## begin
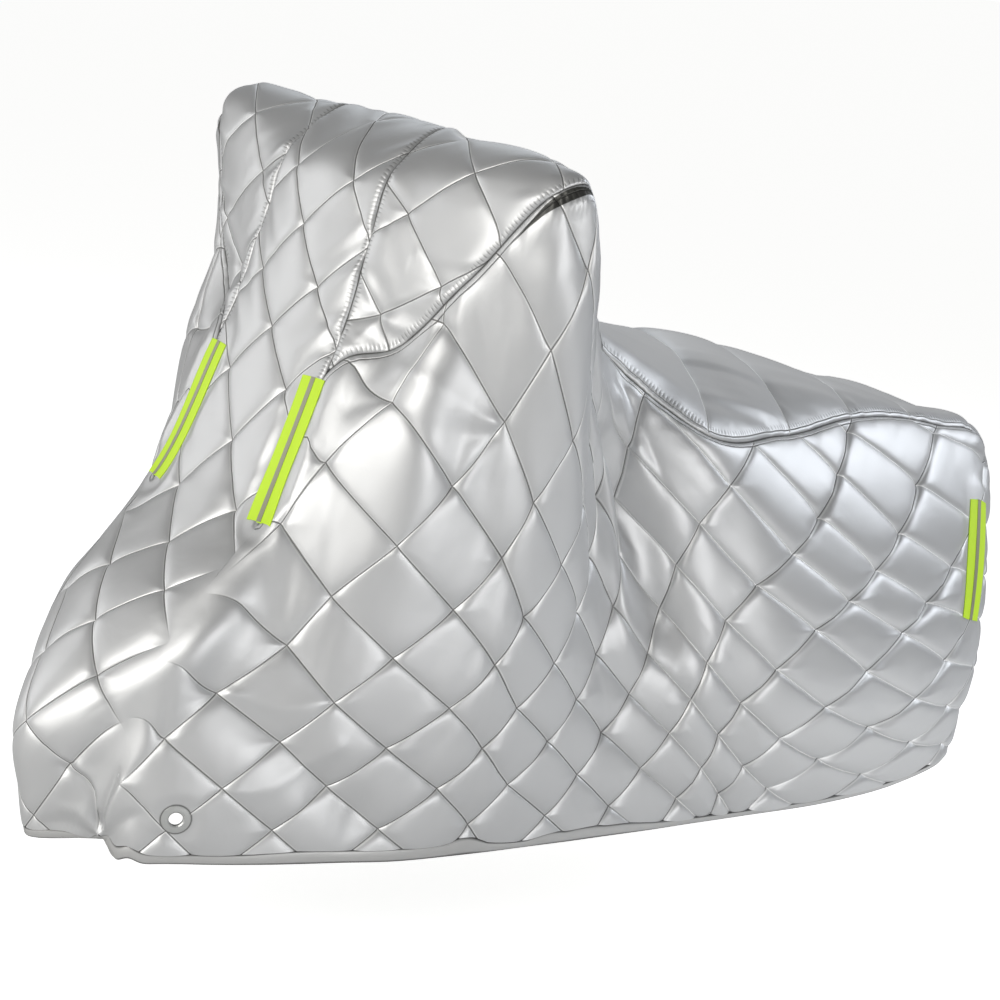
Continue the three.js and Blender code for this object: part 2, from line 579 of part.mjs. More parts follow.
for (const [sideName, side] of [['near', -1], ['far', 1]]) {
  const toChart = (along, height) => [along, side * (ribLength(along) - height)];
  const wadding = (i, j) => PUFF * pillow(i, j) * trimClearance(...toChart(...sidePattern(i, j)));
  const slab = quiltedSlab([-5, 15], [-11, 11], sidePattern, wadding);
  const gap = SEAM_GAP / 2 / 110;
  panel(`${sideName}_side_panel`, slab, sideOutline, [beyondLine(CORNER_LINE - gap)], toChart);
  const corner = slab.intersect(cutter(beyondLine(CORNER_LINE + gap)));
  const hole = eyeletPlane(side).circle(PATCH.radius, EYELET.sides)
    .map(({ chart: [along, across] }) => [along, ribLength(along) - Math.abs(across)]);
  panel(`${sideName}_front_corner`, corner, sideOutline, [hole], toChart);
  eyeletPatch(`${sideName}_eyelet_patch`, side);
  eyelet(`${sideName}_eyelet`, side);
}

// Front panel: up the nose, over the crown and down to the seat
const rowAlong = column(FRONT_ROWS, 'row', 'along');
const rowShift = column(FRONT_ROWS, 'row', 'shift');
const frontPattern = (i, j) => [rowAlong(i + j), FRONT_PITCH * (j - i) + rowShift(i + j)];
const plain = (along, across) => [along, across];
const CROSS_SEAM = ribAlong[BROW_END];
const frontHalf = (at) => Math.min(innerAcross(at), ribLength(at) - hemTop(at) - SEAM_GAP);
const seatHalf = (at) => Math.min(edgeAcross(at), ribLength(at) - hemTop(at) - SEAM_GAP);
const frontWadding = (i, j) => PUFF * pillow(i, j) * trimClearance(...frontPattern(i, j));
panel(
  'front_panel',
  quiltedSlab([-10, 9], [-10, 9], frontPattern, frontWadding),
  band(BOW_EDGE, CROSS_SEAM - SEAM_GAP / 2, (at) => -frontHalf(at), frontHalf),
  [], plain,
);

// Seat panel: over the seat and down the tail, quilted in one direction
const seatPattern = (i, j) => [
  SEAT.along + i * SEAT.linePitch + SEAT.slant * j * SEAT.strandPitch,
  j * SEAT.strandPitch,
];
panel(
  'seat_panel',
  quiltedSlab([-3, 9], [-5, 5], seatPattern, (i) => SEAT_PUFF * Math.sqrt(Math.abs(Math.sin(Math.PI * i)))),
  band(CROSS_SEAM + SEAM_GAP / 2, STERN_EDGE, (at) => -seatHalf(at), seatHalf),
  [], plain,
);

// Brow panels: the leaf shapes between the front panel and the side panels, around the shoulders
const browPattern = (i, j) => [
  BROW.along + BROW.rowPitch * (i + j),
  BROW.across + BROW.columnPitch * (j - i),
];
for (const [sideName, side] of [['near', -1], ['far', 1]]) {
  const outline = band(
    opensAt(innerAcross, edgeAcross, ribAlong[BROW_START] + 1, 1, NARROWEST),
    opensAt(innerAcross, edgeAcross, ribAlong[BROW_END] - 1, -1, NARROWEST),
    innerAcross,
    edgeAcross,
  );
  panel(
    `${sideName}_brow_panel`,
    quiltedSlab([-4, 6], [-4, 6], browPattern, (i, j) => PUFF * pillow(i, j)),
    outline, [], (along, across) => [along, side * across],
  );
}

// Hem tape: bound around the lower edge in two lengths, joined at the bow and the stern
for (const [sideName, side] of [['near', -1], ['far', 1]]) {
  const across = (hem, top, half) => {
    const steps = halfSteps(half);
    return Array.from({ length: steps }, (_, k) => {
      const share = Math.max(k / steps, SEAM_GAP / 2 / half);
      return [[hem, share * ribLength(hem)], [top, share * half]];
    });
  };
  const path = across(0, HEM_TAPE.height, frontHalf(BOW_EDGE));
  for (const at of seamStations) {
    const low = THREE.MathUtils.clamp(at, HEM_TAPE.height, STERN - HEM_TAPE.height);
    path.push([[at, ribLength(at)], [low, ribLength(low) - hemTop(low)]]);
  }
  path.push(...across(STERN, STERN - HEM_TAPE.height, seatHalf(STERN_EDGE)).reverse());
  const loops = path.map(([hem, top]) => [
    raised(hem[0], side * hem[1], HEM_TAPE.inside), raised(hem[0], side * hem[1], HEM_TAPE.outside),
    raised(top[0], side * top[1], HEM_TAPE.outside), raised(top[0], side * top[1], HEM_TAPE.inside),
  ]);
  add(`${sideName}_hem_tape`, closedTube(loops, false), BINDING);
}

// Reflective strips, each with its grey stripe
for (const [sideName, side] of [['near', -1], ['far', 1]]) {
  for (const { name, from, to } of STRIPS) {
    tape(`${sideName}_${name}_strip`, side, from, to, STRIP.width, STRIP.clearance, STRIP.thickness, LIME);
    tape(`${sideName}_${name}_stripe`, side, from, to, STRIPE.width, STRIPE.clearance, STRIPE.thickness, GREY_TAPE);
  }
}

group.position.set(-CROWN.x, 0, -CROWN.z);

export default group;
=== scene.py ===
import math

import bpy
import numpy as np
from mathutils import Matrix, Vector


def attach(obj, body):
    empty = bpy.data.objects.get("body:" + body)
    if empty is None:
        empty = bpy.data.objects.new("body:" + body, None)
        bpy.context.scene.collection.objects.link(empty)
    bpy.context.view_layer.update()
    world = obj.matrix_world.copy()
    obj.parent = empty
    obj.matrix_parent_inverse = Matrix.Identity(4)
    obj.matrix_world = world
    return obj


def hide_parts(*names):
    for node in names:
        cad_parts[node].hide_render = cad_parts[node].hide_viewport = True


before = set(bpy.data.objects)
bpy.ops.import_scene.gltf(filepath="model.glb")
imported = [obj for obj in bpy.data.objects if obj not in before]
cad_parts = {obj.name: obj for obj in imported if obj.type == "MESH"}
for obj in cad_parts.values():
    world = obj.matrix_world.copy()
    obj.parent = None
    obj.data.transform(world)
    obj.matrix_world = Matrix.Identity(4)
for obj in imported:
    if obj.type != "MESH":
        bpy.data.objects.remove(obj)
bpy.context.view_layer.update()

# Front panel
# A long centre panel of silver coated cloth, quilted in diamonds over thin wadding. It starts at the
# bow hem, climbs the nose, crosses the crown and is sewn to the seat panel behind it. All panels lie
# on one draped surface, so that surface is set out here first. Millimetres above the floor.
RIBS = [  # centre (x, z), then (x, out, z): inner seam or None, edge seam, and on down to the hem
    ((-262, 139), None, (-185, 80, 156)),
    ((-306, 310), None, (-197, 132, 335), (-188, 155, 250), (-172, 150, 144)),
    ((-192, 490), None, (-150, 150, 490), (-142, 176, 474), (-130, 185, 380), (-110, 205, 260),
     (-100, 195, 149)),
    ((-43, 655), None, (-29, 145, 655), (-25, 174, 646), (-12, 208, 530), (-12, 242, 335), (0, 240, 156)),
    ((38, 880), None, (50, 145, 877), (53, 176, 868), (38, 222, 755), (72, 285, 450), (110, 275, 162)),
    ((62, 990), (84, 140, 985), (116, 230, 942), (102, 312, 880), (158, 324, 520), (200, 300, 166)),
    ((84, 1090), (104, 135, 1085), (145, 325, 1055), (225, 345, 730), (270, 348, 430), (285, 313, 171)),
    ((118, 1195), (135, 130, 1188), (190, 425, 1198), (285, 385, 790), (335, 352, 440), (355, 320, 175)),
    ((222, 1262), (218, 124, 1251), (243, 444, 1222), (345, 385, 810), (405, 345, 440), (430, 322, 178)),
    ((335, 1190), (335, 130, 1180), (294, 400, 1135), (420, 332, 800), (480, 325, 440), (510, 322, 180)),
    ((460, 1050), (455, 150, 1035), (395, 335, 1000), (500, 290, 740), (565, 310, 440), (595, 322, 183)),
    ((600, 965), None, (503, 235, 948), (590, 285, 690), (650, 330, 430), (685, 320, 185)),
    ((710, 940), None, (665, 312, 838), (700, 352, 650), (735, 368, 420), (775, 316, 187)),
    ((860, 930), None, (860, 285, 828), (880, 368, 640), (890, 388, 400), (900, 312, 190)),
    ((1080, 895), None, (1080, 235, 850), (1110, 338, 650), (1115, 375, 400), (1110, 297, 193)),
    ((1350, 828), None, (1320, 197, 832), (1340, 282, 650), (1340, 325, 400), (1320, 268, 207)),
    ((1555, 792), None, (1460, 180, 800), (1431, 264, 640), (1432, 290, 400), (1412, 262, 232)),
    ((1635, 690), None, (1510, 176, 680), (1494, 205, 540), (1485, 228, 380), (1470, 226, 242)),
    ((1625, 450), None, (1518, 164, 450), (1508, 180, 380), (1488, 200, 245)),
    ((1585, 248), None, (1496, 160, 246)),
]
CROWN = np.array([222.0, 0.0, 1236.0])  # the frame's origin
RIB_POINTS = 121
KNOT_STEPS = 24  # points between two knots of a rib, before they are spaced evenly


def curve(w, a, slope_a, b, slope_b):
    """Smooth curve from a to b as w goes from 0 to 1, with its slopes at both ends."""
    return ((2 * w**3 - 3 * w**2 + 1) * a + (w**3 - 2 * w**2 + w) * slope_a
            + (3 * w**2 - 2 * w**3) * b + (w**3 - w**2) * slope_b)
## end
THE EXERCISE — Begin with the line containing "its grey stripe" and end with the line containing "for node in"; repeat every line from start to finish exactly, and nothing outside them.

REPLY —
// Reflective strips, each with its grey stripe
for (const [sideName, side] of [['near', -1], ['far', 1]]) {
  for (const { name, from, to } of STRIPS) {
    tape(`${sideName}_${name}_strip`, side, from, to, STRIP.width, STRIP.clearance, STRIP.thickness, LIME);
    tape(`${sideName}_${name}_stripe`, side, from, to, STRIPE.width, STRIPE.clearance, STRIPE.thickness, GREY_TAPE);
  }
}

group.position.set(-CROWN.x, 0, -CROWN.z);

export default group;
=== scene.py ===
import math

import bpy
import numpy as np
from mathutils import Matrix, Vector


def attach(obj, body):
    empty = bpy.data.objects.get("body:" + body)
    if empty is None:
        empty = bpy.data.objects.new("body:" + body, None)
        bpy.context.scene.collection.objects.link(empty)
    bpy.context.view_layer.update()
    world = obj.matrix_world.copy()
    obj.parent = empty
    obj.matrix_parent_inverse = Matrix.Identity(4)
    obj.matrix_world = world
    return obj


def hide_parts(*names):
    for node in names:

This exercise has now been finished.